**Data lines**
_ _ _

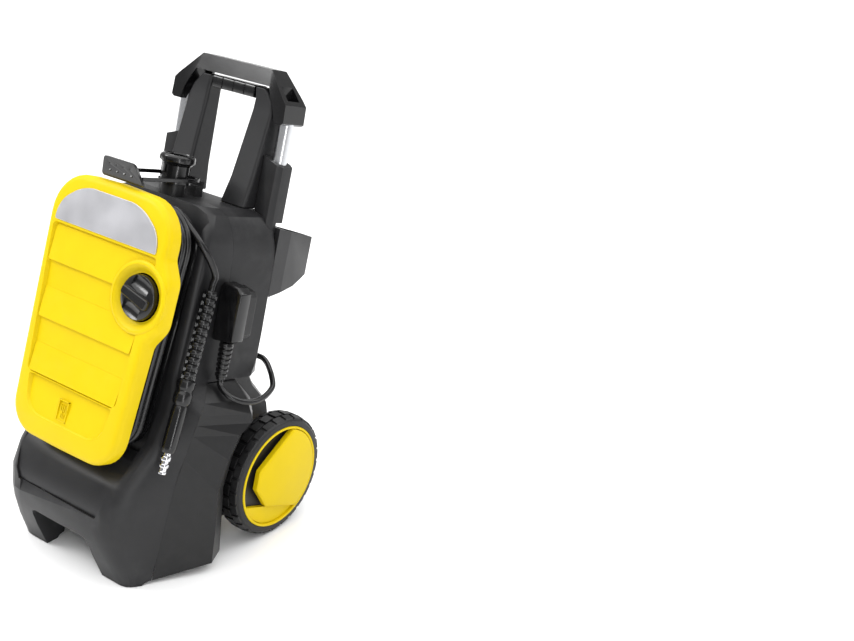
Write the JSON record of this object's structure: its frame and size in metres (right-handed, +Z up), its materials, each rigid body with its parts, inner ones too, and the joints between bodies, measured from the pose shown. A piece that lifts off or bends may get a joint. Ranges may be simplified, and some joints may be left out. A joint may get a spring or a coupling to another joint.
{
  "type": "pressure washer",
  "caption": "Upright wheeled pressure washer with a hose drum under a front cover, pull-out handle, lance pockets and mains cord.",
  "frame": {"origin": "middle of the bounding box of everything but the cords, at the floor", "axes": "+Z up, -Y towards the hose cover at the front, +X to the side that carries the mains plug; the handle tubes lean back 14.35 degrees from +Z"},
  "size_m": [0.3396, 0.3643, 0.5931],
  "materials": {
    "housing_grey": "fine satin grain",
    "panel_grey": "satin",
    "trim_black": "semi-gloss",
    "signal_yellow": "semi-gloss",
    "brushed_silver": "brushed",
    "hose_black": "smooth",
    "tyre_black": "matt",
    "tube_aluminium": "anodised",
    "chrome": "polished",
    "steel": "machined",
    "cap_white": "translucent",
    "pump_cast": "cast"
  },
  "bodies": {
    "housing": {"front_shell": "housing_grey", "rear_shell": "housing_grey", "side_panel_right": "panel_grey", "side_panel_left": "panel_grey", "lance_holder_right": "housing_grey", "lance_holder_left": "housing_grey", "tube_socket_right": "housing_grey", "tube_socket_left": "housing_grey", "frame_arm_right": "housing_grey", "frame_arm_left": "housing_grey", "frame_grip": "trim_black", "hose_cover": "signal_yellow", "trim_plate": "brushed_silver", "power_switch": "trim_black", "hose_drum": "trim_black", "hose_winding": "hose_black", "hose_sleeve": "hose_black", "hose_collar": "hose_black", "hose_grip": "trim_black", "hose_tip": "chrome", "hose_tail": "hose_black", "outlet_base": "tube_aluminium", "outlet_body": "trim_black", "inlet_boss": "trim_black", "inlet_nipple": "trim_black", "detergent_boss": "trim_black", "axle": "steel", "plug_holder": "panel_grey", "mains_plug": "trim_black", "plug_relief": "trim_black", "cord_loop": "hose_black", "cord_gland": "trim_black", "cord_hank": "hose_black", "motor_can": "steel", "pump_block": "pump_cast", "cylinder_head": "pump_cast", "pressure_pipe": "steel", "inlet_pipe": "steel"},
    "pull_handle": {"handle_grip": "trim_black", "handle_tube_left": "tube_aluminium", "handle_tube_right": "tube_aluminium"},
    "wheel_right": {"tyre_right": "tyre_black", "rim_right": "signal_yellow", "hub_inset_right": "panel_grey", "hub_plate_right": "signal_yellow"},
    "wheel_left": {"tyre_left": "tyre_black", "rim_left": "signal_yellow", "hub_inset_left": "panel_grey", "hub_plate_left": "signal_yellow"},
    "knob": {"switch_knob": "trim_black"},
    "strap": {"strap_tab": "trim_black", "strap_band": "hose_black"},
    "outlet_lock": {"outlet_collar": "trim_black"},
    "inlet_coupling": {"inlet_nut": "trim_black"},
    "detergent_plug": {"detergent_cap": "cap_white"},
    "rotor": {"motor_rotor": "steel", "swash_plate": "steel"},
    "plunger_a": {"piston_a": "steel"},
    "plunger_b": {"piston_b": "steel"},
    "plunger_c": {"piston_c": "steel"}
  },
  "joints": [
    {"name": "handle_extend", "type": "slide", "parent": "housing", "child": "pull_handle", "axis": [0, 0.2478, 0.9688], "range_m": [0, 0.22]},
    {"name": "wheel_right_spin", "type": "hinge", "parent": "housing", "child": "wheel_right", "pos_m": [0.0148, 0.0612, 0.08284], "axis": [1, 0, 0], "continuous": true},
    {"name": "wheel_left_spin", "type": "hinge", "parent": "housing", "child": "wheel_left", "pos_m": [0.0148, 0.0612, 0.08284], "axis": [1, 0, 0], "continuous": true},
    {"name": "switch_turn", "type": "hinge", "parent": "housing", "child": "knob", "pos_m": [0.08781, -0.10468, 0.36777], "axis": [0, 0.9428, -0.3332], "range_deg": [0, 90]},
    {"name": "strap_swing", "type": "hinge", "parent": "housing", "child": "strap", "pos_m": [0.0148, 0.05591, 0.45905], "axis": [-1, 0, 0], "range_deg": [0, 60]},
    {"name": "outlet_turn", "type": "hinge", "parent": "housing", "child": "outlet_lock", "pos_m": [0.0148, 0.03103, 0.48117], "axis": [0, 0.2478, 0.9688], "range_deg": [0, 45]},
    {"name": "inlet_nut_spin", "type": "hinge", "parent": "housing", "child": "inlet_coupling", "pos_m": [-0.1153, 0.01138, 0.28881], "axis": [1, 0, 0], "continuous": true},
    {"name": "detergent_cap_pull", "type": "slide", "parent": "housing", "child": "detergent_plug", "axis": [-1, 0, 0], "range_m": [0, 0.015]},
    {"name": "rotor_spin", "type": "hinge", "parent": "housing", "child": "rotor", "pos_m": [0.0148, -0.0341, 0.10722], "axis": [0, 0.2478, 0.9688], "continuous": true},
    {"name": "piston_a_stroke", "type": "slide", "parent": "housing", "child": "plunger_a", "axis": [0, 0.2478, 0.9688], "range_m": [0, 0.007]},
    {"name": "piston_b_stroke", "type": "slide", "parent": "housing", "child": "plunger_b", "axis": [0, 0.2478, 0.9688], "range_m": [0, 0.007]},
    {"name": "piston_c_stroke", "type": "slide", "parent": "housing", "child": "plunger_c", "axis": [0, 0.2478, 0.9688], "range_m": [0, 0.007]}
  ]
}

_ _ _

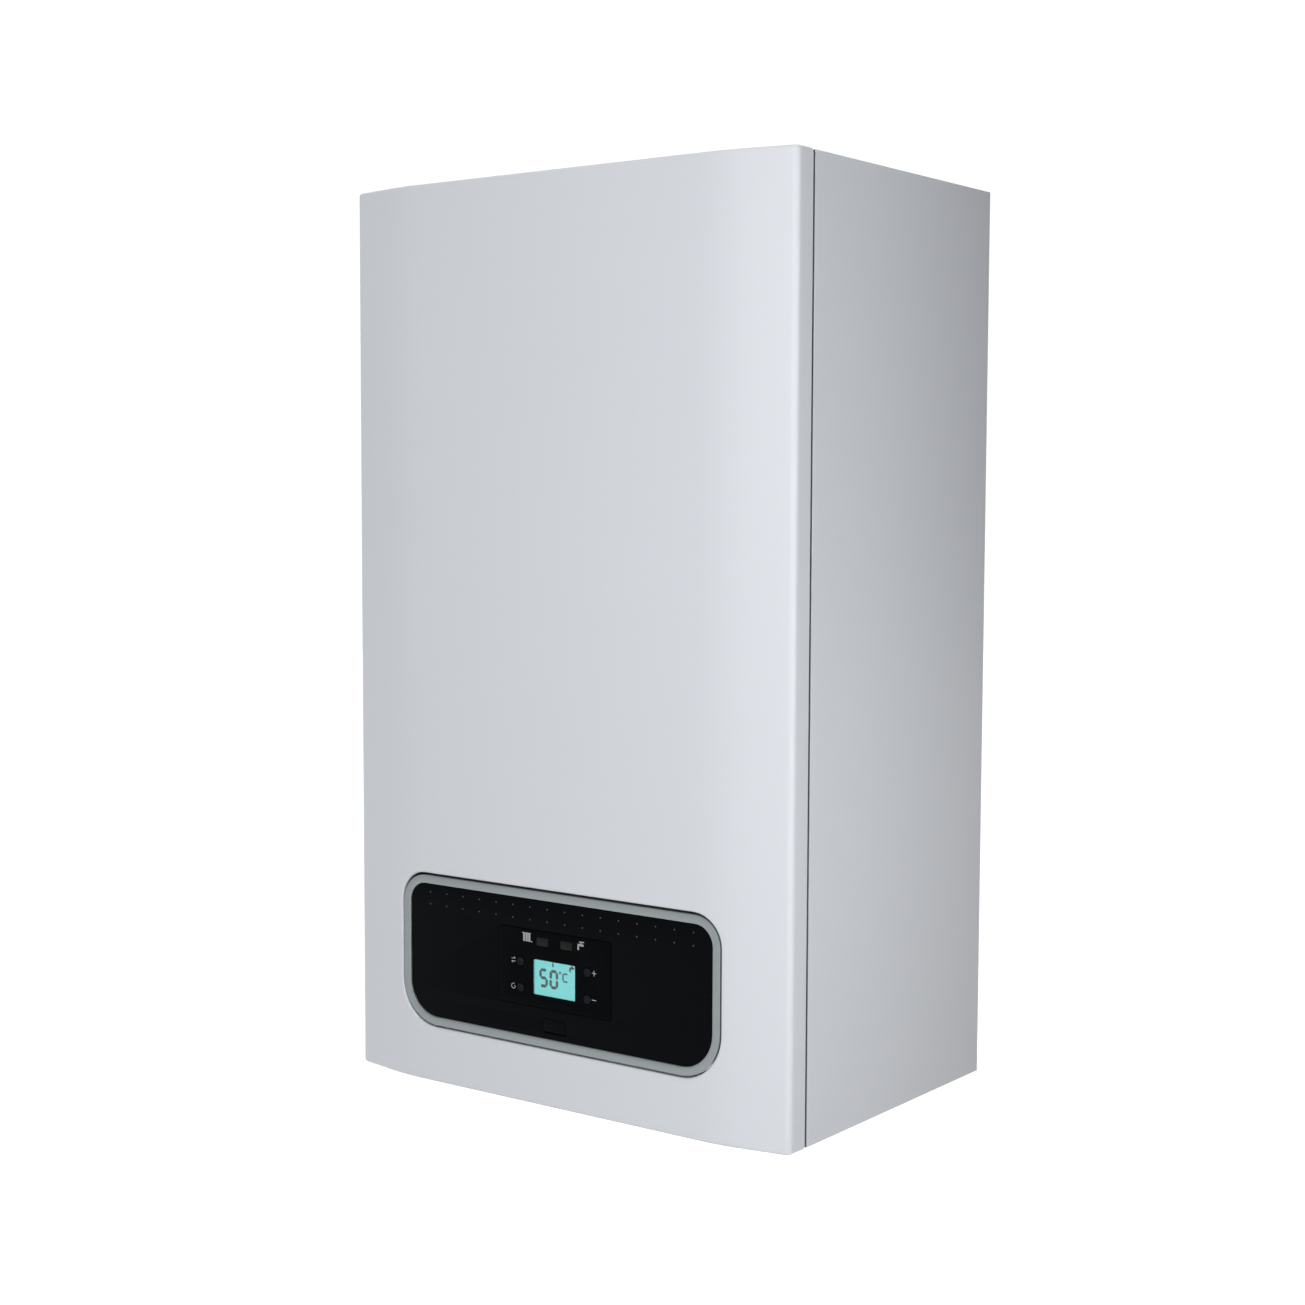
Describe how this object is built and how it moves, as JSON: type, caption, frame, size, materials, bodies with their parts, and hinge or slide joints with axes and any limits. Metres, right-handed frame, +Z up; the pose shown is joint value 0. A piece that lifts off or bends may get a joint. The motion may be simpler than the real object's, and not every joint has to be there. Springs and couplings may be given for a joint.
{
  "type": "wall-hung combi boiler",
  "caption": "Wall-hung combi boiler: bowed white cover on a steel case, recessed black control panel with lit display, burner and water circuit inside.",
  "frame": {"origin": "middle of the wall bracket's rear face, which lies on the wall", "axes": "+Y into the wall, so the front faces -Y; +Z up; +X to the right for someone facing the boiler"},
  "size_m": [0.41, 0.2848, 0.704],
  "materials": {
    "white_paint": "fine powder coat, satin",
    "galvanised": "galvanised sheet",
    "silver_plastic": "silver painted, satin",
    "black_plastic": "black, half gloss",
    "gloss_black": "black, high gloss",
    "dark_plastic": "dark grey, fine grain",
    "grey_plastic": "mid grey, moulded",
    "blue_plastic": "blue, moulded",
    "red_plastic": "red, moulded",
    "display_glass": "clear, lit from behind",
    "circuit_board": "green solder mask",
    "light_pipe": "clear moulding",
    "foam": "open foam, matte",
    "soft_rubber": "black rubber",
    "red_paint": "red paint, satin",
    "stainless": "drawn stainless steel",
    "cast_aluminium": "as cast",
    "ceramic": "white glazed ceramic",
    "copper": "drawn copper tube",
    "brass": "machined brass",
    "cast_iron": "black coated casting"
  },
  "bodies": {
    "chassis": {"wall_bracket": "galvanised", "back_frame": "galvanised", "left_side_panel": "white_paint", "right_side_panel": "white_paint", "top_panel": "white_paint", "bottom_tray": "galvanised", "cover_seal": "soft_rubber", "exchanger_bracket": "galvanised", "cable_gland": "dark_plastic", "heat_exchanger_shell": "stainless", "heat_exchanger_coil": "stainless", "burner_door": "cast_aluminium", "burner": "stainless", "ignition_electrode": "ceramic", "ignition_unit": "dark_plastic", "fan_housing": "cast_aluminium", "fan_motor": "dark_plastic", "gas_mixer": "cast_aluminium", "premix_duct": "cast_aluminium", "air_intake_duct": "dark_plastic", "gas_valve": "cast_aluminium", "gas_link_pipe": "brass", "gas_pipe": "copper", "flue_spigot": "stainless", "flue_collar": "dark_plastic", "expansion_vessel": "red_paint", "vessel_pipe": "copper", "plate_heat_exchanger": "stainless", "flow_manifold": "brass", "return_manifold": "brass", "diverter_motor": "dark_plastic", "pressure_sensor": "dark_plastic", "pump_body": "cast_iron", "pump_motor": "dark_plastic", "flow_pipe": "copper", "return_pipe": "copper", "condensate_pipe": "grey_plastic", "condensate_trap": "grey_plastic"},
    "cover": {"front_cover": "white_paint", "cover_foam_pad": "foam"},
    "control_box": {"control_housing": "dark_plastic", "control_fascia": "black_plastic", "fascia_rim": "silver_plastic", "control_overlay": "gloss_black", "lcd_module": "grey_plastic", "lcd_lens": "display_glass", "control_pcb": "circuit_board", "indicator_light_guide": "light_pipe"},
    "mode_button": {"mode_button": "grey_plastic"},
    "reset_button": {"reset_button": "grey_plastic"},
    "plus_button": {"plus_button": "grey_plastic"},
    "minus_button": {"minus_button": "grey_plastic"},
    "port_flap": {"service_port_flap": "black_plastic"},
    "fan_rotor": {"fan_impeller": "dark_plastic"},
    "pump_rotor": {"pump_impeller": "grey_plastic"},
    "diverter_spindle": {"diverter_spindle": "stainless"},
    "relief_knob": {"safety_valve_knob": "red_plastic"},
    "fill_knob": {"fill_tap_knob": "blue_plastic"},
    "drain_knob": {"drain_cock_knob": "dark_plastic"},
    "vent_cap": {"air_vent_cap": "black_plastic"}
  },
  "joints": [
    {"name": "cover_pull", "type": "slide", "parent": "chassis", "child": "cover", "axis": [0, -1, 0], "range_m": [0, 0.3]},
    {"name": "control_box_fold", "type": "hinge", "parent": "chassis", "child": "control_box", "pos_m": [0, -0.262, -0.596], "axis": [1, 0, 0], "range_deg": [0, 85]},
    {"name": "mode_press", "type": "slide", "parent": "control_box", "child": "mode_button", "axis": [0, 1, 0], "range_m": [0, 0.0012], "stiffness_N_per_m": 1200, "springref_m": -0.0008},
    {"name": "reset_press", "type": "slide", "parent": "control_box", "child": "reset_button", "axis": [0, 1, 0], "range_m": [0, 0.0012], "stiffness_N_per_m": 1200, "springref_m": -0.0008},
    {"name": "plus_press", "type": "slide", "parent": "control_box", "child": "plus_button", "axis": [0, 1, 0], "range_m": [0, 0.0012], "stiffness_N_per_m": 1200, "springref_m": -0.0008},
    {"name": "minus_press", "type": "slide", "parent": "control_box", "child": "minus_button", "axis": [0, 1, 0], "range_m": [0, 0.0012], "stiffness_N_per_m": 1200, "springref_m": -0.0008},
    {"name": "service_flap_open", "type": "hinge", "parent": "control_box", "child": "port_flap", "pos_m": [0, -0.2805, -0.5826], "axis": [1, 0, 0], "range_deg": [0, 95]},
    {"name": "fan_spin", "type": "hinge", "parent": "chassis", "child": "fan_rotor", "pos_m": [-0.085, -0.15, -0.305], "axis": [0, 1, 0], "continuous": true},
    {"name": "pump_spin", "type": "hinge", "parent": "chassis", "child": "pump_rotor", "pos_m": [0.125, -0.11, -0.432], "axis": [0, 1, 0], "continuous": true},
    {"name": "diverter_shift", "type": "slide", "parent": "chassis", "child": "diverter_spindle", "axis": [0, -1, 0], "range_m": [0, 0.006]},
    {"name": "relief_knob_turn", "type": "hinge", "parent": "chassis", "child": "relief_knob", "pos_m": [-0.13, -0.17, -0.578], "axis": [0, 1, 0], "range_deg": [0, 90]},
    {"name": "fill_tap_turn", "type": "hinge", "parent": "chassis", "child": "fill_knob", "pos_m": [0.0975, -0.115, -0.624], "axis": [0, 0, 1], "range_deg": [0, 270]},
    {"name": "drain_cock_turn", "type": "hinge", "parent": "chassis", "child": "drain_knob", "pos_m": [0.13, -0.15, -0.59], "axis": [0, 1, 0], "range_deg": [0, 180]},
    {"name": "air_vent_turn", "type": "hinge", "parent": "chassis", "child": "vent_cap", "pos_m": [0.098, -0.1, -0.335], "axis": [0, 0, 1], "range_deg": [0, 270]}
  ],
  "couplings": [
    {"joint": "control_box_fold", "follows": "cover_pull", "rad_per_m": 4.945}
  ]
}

_ _ _

**Exercise goal**
Show all lines from the records above where the word "parts" occurs.

**Task result**
Write the JSON record of this object's structure: its frame and size in metres (right-handed, +Z up), its materials, each rigid body with its parts, inner ones too, and the joints between bodies, measured from the pose shown. A piece that lifts off or bends may get a joint. Ranges may be simplified, and some joints may be left out. A joint may get a spring or a coupling to another joint.
Describe how this object is built and how it moves, as JSON: type, caption, frame, size, materials, bodies with their parts, and hinge or slide joints with axes and any limits. Metres, right-handed frame, +Z up; the pose shown is joint value 0. A piece that lifts off or bends may get a joint. The motion may be simpler than the real object's, and not every joint has to be there. Springs and couplings may be given for a joint.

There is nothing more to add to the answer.